The data below holds the lines to copy: everything from the line containing "Write part 2" to the line containing "in the grooves.", both ends included, set down exactly.

> THE DATA:

◆ ◆ ◆ ◆ ◆

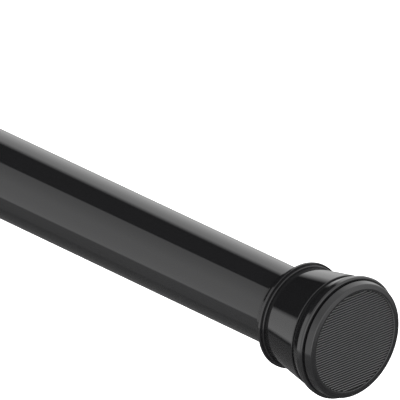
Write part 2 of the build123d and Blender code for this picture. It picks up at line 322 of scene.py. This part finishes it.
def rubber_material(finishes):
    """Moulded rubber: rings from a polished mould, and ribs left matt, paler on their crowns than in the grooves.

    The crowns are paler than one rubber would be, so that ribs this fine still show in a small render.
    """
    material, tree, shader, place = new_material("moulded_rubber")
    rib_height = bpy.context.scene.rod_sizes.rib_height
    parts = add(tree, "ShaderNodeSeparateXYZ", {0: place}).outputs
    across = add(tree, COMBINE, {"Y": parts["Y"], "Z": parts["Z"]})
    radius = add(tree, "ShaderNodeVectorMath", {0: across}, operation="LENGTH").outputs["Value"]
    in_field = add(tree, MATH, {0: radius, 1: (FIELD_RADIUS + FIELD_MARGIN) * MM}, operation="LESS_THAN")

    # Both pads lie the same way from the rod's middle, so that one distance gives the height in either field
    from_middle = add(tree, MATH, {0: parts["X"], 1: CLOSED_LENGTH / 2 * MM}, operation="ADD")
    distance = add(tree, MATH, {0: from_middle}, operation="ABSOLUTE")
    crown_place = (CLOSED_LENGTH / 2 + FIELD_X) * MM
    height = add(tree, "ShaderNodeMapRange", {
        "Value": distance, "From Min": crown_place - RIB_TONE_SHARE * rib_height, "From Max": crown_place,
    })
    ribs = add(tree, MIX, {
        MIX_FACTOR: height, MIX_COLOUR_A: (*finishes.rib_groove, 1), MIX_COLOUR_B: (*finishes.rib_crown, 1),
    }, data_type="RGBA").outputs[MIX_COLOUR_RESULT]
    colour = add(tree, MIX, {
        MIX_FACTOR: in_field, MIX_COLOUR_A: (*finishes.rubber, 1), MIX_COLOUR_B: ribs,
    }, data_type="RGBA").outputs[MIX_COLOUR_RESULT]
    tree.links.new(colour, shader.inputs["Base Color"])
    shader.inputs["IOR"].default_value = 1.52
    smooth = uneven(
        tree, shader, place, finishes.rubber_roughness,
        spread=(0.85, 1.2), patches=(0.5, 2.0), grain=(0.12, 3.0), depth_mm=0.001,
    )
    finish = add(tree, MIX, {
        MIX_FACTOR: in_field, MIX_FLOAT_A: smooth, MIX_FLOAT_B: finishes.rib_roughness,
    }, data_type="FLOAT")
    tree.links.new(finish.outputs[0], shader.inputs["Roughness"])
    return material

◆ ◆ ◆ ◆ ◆

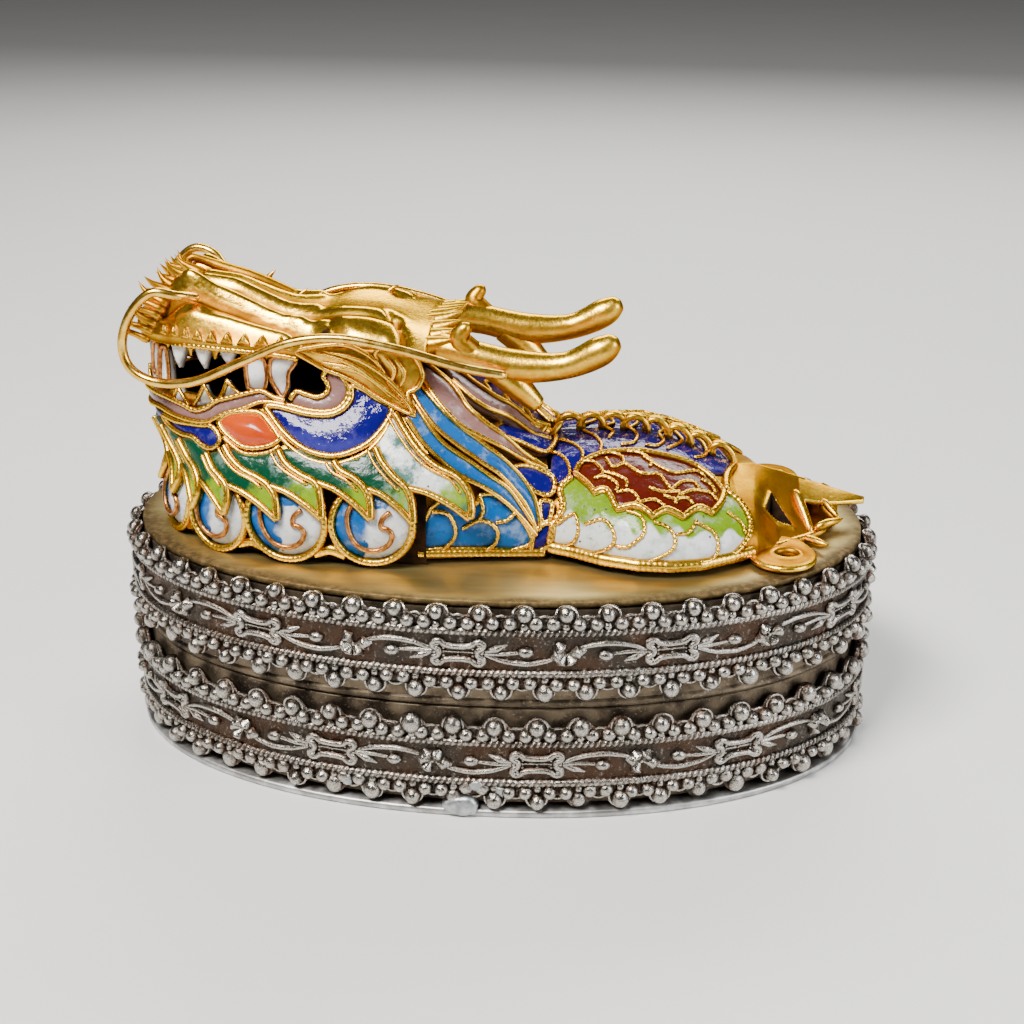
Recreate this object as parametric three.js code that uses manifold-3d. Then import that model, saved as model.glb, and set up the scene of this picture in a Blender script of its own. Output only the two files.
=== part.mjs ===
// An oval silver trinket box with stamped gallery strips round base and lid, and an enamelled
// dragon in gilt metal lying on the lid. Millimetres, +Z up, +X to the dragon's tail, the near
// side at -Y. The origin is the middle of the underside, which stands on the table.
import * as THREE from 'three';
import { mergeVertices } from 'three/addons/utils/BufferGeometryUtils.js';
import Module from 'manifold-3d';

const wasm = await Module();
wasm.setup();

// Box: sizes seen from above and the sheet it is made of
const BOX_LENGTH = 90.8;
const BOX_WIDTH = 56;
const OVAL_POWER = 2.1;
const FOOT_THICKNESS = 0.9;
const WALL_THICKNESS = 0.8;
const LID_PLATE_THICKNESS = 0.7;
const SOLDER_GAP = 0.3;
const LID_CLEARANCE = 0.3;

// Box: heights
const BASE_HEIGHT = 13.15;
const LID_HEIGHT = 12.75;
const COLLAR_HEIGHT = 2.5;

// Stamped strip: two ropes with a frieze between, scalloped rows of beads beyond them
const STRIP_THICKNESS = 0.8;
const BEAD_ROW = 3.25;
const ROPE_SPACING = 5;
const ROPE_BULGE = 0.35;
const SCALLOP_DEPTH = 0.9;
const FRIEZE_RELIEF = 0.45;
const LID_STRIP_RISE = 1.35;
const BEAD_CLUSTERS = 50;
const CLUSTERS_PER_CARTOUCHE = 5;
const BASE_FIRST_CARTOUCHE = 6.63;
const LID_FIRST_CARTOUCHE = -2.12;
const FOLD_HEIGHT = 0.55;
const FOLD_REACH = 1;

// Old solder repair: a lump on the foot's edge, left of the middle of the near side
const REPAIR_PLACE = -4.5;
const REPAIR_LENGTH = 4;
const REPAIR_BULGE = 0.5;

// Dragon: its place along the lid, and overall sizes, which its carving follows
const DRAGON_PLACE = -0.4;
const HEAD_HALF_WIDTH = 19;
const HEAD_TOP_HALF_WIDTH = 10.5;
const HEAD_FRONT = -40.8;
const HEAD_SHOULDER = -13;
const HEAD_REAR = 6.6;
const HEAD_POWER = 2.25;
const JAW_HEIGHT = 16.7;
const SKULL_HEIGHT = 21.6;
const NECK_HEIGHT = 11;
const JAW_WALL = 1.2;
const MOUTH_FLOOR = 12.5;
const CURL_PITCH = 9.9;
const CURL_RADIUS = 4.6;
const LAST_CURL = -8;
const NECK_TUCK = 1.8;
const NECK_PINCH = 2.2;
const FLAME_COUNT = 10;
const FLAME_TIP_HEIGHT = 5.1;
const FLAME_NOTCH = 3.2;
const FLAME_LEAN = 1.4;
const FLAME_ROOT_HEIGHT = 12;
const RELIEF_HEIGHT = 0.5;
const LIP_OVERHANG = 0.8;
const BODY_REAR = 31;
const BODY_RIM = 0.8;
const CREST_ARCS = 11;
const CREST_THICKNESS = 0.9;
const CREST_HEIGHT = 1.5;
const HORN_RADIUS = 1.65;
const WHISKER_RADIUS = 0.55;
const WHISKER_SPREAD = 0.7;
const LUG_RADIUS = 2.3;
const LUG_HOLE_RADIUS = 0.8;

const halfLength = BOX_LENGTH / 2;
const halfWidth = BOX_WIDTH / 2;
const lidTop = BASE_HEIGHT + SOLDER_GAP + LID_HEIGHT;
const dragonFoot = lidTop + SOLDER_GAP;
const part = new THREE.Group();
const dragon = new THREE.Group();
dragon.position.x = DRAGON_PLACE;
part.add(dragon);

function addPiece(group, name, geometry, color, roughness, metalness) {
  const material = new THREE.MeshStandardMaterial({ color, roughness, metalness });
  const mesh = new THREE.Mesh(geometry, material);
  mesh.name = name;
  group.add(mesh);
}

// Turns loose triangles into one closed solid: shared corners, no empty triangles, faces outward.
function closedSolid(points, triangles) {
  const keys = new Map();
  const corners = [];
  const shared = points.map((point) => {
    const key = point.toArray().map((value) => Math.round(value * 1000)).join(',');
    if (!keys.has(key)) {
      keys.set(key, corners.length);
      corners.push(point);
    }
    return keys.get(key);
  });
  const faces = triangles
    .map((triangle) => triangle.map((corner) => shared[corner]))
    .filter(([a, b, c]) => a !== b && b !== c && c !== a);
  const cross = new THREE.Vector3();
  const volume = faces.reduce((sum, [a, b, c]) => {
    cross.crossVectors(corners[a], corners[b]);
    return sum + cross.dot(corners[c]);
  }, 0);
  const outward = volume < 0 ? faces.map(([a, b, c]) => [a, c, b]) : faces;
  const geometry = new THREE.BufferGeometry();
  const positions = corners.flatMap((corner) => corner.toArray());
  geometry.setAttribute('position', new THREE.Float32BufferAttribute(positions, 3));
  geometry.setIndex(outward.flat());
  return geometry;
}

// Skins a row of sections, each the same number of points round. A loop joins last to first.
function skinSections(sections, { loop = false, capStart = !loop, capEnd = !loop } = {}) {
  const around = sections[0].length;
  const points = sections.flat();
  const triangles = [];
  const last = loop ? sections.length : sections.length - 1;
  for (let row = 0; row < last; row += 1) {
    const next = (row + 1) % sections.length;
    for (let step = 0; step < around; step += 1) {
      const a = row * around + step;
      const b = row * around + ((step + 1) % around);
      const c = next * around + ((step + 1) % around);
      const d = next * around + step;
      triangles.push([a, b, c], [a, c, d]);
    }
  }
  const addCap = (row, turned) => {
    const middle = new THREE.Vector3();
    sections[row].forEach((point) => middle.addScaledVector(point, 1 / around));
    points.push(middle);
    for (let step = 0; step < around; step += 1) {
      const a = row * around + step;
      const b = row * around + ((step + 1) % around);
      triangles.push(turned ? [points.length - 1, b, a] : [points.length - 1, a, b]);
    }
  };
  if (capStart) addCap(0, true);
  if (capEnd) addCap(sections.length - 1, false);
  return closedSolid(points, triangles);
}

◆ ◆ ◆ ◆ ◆

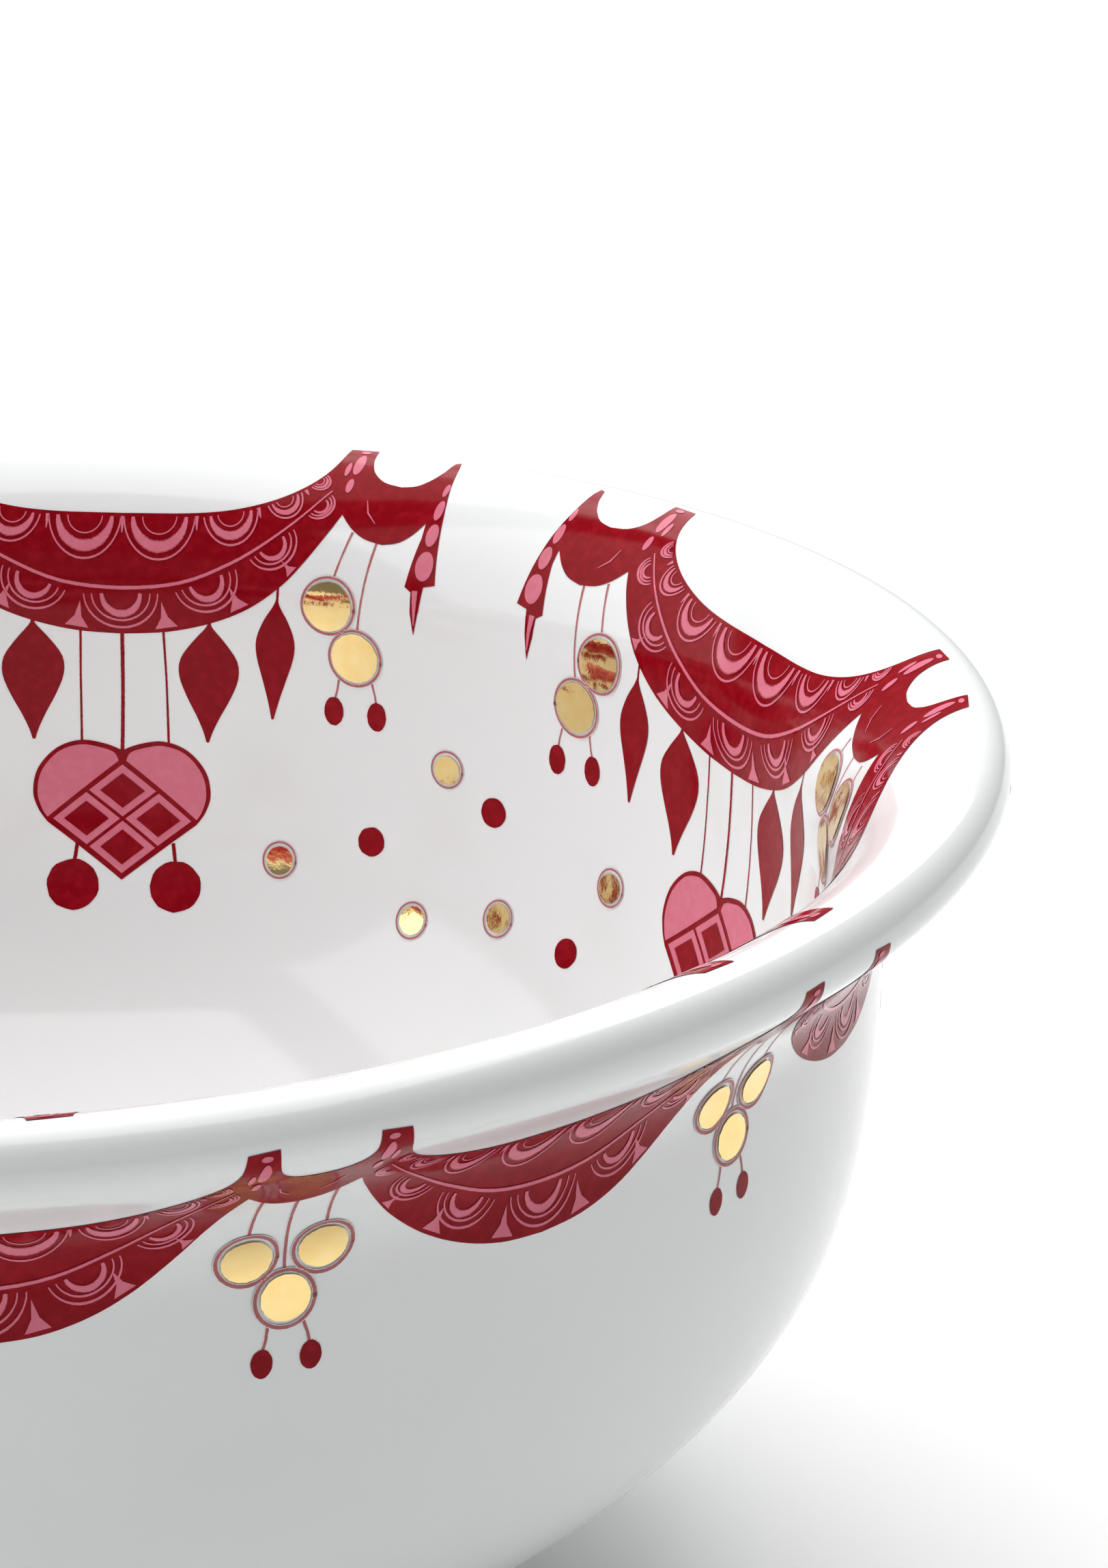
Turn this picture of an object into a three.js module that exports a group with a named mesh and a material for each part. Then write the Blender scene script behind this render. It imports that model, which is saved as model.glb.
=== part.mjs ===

◆ ◆ ◆ ◆ ◆

> EXERCISE ANSWER:
Write part 2 of the build123d and Blender code for this picture. It picks up at line 322 of scene.py. This part finishes it.
def rubber_material(finishes):
    """Moulded rubber: rings from a polished mould, and ribs left matt, paler on their crowns than in the grooves.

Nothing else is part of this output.